Tal não significa, de forma alguma, abandonar-se a agenda ambiental, de saúde e bem-estar animal ou o combate às alterações climáticas, mas insistir em acordos à escala global, envolvendo os parceiros como os EUA ou a China, ou importantes fornecedores de matérias-primas como o Brasil e Argentina em matérias tão relevantes como a biotecnologia, a redução das emissões ou o combate à desflorestação.

Numa altura em que se receiam cortes no abastecimento de gás e se vai implementar a poupança de energia para enfrentar o próximo inverno, um euro que desvaloriza face ao dólar e preços do petróleo em alta, não estando afastado o cenário de recessão para 2023, a incerteza e volatilidade dos preços das matérias-primas será uma constante, com uma forte pressão sobre a alimentação animal, sendo muito difícil o regresso aos níveis de preços de 2020 e uma redução sustentada nos preços ao consumo.

Nesta perspetiva, importa, pois, uma melhor atenção de Bruxelas e do Governo português às questões da agricultura, agroalimentar e alimentação, ao funcionamento da cadeia alimentar.

Temos de dispor de stocks estratégicos e garantir a existência de portos modernos e eficientes ao nível dos granéis alimentares e de aumentar a capacidade de armazenagem das empresas e das infraestruturas portuárias. Há que diversificar as fontes de abastecimento, o que significa a defesa do comércio livre e uma oposição às limitações à exportação. A tomada de decisões deve ser baseada em evidências científicas e não em ideologias, de forma a ser possível a utilização de todas as novas tecnologias para uma agricultura e alimentação animal de precisão, tendo em vista a promoção de práticas sustentáveis, nas quais se devem incluir a biotecnologia ou as novas técnicas de melhoramento de plantas, com aprovação sincronizada nos EUA, Brasil ou Argentina. Devemos continuar a discutir a dependência da Europa em proteína vegetal, mas debater e conhecer as vantagens e desvantagens dos biocombustíveis, a questão da alimentação versus energia e a promoção da economia circular. Precisamos de novas soluções nutricionais essenciais à alimentação de precisão, como algas, insetos ou produtos à base de plantas; ter uma estratégia coerente rumo à autossuficiência alimentar na cadeia da produção animal e promover as práticas da produção de alimentos numa lógica de “unidade produzida/recursos consumidos”.

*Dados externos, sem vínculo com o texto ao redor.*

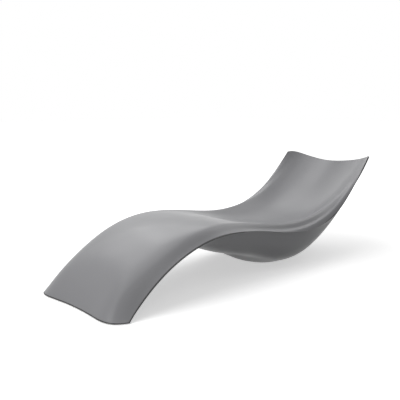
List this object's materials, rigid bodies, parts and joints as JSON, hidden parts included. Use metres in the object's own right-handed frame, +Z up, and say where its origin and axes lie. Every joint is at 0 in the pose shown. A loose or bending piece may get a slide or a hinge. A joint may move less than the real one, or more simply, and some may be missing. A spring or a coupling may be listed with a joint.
{
  "type": "sun lounger",
  "caption": "Moulded sun lounger with a wave profile: raised knees, dished seat and reclined back, on a hull-shaped base and its foot end.",
  "frame": {"origin": "on the floor, under the middle of the lounger", "axes": "+Z up, +Y towards the head end, +X towards the right side of a person lying on it with the head at +Y"},
  "size_m": [0.6726, 2.002, 0.5726],
  "materials": {
    "grey_gelcoat": "satin",
    "marine_plywood": "matte",
    "hardwood": "matte",
    "black_rubber": "matte",
    "stainless_steel": "satin",
    "brass": "satin",
    "grey_plastic": "matte"
  },
  "bodies": {
    "root": {"foot_block": "hardwood", "foot_pad_left": "black_rubber", "foot_pad_right": "black_rubber", "foot_pad_screw_left_inner": "stainless_steel", "foot_pad_screw_left_outer": "stainless_steel", "foot_pad_screw_right_inner": "stainless_steel", "foot_pad_screw_right_outer": "stainless_steel", "glide_front_left": "black_rubber", "glide_front_right": "black_rubber", "glide_rear_left": "black_rubber", "glide_rear_right": "black_rubber", "glide_screw_front_left": "stainless_steel", "glide_screw_front_right": "stainless_steel", "glide_screw_rear_left": "stainless_steel", "glide_screw_rear_right": "stainless_steel", "hull_drain_plug": "grey_plastic", "insert_front_left": "brass", "insert_front_right": "brass", "insert_rear_left": "brass", "insert_rear_right": "brass", "keel_board": "marine_plywood", "knee_rib": "marine_plywood", "lower_shell": "grey_gelcoat", "lumbar_rib": "marine_plywood", "seat_rib_front": "marine_plywood", "seat_rib_rear": "marine_plywood", "seat_stringer_left": "marine_plywood", "seat_stringer_right": "marine_plywood", "shin_rib": "marine_plywood", "shoulder_rib": "marine_plywood", "stem_rib": "marine_plywood", "upper_shell": "grey_gelcoat", "waist_rib": "marine_plywood"}
  },
  "joints": []
}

Para além destes aspetos, em Portugal confrontamo-nos com a seca e o drama dos incêndios que representam igualmente uma oportunidade para a pecuária enquanto instrumento de ordenamento do território.

Tantos e tantos condicionantes e desafios, para os quais somos chamados a contribuir, reforçando o papel da indústria da alimentação animal na cadeia alimentar e na preservação de bens públicos, sendo necessária uma estratégia proativa de todos os intervenientes: empresas, universidades, investigação, Governo e Administração Pública.